La gran desilusión
Fabulosos protagonistas de la carrera, los ciclistas franceses se quedaron sin premio final
En la estación de Chambéry, donde medio Tour coge el TGV para subir a París desde los Alpes, Jean François Bernard felicita a un periodista colombiano que le promete además que este no será solo el Tour de Egan, sino el primero de los Tours de Egan, y Bernard, uno de los ciclistas franceses que nunca cumplió su destino de ganar un Tour, asiente y concluye: “Eso significa que jamás volveré a ver a un francés ganar el Tour”. El pesimismo de Bernard, aquel gran corredor que se vistió de amarillo un día de 1987 tras ganar la cronoescalada del Mont Ventoux, parece más sólido y más amarrado a la realidad que los espejismos del presidente Macron, quien llamó el viernes a Alaphilippe para decirle que Francia creía en él, y el sábado se hundió.
Una semana antes, cuando en los Pirineos hacía un calor de muerte, brillaba el sol y todo parecía posible, el mismo presidente Macron abrazó a Pinot y a Alaphilippe, la pareja mágica, y les anunció que la maldición francesa (34 años sin ganar, desde Hinault) moriría en París. Los meteorólogos ya anunciaban lo contrario. Después de alcanzar las temperaturas más elevadas de su historia, a la canícula inevitable por el calentamiento global, previeron, le seguirían las más violentas tormentas. La tormenta del Iseran, en la que Alaphilippe le cedió el amarillo a Egan, permitió a los medios locales esmerarse en ejercicios de estío (o rage, o désespoir!, oh, rabia, oh desesperación, y con el verso del Cid de Corneille jugaban con orage, tormenta en francés) para llorar la desilusión.
Alaphilippe y Pinot comparten los mismos principios e intentaron ganar el Tour guiándose por ellos salvajemente, aun a sabiendas de su imposibilidad. Por ellos, pocos están en desacuerdo con la afirmación tan repetida y gastada de que el del 19 fue el mejor Tour que se recuerda en décadas.
Pinot solo entiende el ciclismo al ataque, sin cálculos, y sigue esa vía con cabezonería autodestructiva, hasta llegar siempre al agotamiento en las grandes en las que se ha sumergido. El Giro pasado lo acabó en una ambulancia en el Valle de Aosta con 42 de fiebre; en el Tour que termina, y en el que atacó desde el primer día en el que vio una pendiente elevarse larga, en la Planche des Belles Filles tan lejana, solo llegó íntegro hasta los Pirineos. Los músculos de su muslo no aguantaron la fuerza con la que los movía su corazón a 190.

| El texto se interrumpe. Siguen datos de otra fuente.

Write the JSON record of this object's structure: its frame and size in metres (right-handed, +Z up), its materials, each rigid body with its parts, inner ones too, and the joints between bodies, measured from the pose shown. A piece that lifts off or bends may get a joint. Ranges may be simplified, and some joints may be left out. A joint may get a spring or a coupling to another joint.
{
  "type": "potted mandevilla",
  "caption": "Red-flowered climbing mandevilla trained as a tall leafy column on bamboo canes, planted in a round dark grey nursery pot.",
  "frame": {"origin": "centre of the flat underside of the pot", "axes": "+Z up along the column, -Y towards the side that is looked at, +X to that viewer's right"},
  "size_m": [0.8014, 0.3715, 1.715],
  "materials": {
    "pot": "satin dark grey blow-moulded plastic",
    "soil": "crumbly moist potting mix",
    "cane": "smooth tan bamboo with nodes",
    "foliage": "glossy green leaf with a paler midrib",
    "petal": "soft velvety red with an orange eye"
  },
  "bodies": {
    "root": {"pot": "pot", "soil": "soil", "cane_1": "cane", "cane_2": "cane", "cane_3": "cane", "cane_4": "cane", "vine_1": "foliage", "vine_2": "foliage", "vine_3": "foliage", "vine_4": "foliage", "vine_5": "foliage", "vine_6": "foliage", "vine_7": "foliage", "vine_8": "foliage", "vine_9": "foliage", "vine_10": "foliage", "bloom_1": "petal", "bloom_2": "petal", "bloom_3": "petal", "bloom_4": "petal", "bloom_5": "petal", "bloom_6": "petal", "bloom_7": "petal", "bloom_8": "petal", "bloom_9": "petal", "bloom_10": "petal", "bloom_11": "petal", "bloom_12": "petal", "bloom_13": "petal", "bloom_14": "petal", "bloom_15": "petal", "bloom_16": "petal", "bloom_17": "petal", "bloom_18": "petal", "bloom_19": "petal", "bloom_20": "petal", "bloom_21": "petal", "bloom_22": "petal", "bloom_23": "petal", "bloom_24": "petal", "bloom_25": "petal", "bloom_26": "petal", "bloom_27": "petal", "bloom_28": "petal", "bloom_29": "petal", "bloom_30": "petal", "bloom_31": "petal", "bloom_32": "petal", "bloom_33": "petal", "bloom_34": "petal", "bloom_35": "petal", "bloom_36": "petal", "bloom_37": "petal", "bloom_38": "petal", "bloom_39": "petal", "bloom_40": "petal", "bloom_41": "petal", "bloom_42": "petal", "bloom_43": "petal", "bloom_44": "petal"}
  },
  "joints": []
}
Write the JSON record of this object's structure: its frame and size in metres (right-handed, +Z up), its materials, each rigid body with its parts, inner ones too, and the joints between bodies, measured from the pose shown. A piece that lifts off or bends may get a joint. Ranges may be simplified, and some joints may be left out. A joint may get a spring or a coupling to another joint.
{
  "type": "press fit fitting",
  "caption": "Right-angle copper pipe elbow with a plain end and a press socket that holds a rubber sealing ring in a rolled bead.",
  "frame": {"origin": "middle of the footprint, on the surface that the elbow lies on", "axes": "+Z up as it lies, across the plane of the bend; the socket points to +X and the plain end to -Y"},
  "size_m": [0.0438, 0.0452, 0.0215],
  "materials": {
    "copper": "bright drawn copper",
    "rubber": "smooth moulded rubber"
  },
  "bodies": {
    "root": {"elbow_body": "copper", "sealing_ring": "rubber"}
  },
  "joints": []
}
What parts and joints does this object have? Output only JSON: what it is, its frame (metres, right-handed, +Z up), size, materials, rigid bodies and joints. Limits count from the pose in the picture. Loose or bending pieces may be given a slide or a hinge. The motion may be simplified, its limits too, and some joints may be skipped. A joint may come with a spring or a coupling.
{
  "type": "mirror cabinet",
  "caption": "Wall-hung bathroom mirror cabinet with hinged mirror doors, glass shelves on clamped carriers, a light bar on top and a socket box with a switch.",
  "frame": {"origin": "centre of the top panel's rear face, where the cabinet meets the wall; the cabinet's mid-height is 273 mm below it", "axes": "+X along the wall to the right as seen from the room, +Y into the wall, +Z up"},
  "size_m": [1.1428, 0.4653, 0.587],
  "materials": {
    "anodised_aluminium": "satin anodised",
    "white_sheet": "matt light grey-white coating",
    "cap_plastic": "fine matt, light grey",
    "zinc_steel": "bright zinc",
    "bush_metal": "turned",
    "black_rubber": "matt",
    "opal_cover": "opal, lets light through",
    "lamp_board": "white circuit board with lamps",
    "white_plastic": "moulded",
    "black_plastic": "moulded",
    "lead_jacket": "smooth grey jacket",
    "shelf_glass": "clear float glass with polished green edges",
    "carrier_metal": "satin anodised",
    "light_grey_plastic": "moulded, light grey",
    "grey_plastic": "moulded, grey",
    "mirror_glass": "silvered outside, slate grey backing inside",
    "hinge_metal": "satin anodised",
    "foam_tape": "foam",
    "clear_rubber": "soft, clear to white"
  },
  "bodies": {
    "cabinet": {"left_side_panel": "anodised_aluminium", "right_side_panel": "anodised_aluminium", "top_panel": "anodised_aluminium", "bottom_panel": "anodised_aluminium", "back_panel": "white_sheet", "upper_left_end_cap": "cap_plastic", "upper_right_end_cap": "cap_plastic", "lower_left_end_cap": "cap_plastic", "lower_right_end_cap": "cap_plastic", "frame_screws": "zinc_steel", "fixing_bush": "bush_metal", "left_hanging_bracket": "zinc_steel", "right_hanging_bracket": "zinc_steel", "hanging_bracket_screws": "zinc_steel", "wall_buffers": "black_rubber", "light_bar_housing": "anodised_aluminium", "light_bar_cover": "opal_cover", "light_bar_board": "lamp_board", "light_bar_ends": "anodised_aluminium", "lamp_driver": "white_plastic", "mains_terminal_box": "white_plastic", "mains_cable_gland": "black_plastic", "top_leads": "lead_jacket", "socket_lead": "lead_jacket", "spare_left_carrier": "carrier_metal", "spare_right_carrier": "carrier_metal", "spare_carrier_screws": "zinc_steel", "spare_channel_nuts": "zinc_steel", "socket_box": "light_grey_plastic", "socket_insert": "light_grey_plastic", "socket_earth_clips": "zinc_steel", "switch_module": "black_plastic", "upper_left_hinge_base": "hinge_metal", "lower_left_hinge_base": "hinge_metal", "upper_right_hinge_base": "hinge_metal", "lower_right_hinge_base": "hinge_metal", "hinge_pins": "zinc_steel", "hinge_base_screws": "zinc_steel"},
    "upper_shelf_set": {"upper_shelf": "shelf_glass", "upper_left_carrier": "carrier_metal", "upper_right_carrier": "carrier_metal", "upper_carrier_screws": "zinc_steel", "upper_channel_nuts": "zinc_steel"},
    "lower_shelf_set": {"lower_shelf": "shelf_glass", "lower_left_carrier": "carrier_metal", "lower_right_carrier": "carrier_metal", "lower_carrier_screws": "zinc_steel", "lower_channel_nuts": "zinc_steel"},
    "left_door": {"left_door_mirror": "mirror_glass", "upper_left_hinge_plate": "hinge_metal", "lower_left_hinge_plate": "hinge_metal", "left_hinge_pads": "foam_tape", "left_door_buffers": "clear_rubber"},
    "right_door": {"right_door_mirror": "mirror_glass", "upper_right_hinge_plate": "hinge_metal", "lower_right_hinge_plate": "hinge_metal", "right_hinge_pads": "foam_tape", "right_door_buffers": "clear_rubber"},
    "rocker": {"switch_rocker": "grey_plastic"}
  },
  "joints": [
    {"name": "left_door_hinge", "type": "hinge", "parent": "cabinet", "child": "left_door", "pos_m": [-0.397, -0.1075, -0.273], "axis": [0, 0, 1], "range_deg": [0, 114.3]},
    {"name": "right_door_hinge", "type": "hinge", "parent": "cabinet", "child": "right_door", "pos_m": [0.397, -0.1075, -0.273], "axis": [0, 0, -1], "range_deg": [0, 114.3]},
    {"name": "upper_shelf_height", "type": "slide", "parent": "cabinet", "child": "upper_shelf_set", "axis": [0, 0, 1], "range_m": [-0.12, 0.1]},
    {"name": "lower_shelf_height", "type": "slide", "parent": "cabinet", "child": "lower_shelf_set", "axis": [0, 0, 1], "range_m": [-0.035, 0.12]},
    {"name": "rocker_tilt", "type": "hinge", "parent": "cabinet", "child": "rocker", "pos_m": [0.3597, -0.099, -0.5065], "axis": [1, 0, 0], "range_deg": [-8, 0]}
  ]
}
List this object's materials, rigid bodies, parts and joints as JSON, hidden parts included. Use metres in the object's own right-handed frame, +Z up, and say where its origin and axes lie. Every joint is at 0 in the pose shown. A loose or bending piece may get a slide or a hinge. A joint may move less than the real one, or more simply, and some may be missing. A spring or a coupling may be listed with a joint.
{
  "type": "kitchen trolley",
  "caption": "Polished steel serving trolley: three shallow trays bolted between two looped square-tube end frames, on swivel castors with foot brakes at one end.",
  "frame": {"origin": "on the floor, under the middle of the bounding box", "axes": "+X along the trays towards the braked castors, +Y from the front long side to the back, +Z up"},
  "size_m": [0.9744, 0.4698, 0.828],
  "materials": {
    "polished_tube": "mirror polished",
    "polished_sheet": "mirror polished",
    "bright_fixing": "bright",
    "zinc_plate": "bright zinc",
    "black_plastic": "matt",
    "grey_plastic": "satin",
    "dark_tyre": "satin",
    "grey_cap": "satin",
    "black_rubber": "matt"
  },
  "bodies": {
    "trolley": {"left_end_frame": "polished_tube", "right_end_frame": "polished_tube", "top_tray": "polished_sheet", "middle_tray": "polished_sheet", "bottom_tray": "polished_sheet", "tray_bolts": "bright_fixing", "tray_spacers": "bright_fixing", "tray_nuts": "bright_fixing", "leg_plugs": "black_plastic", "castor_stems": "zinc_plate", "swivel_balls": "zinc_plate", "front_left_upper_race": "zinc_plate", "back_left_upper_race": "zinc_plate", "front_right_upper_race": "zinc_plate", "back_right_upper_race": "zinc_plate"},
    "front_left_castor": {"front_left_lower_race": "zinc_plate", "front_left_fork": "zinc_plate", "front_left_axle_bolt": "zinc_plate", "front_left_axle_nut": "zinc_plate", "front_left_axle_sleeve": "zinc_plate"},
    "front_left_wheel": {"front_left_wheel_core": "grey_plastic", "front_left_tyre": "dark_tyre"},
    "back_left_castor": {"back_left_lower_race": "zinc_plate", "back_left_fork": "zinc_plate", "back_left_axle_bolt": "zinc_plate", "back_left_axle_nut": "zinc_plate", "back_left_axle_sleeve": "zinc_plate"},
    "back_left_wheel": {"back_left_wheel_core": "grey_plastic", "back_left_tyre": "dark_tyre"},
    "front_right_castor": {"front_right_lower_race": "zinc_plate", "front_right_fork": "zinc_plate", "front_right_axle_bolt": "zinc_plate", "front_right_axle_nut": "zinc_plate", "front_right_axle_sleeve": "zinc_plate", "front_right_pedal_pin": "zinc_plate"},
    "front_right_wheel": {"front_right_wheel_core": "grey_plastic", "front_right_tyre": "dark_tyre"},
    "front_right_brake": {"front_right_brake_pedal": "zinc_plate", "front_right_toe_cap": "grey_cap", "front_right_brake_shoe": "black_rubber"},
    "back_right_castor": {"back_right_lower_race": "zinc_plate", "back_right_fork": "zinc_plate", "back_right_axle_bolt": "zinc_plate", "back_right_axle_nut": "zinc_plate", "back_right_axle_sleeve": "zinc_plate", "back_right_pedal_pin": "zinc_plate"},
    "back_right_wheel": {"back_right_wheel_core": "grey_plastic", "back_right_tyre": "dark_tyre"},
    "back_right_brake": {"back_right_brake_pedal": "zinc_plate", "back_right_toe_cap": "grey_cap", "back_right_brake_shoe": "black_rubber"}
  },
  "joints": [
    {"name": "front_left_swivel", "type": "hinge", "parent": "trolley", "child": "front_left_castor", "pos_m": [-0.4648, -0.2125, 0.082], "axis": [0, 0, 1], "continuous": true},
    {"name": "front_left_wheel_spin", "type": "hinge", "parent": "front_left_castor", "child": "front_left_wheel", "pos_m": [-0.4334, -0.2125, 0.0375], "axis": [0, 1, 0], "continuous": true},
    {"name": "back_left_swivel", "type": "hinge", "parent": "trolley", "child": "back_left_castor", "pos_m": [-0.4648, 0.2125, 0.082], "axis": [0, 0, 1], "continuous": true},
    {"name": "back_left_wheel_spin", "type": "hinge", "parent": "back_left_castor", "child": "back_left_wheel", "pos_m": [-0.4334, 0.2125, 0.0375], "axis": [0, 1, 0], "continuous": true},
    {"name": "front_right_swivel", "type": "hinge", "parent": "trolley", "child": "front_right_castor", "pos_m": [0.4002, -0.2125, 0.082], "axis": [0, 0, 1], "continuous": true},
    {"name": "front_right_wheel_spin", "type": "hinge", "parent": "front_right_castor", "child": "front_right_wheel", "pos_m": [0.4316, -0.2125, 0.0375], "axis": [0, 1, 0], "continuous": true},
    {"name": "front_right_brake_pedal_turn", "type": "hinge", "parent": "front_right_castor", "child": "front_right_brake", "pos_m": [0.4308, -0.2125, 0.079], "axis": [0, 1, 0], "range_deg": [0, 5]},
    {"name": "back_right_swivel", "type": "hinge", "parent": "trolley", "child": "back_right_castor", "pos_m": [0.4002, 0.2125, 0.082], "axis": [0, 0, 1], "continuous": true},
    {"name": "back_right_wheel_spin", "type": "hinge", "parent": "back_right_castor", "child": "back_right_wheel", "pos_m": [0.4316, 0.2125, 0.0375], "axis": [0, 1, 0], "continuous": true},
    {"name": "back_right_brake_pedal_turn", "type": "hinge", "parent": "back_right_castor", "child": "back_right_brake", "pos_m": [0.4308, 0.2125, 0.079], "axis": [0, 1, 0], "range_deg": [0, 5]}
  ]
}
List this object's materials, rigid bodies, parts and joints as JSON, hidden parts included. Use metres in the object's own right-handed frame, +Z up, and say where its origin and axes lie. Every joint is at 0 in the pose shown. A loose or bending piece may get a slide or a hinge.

Alaphilippe nunca en su vida había intentado ganar una grande por etapas. Su temperamento ciclista lo marca su hiperactividad vital: cada esfuerzo requiere una recompensa inmediata. Es un corredor de clásicas puro, es el casi sprinter de San Remo y el casi escalador de Lieja y Flecha. En el Tour cometió el sacrilegio gozoso de querer ser eso todos los días, sin darle al cuerpo tiempo para recuperar, y también gregario generoso llegada la necesidad, y supo hacer de la contrarreloj que ganó en Pau una de sus clásicas y hasta la ascensión del Tourmalet.
Será muy complicado, como anticipa Bernard, que alguno de ellos, o alguno de los franceses, pueda ganar el Tour, pero su locura hará que las victorias de Egan sean más recordadas. Quizás sea esa la gran maldición francesa.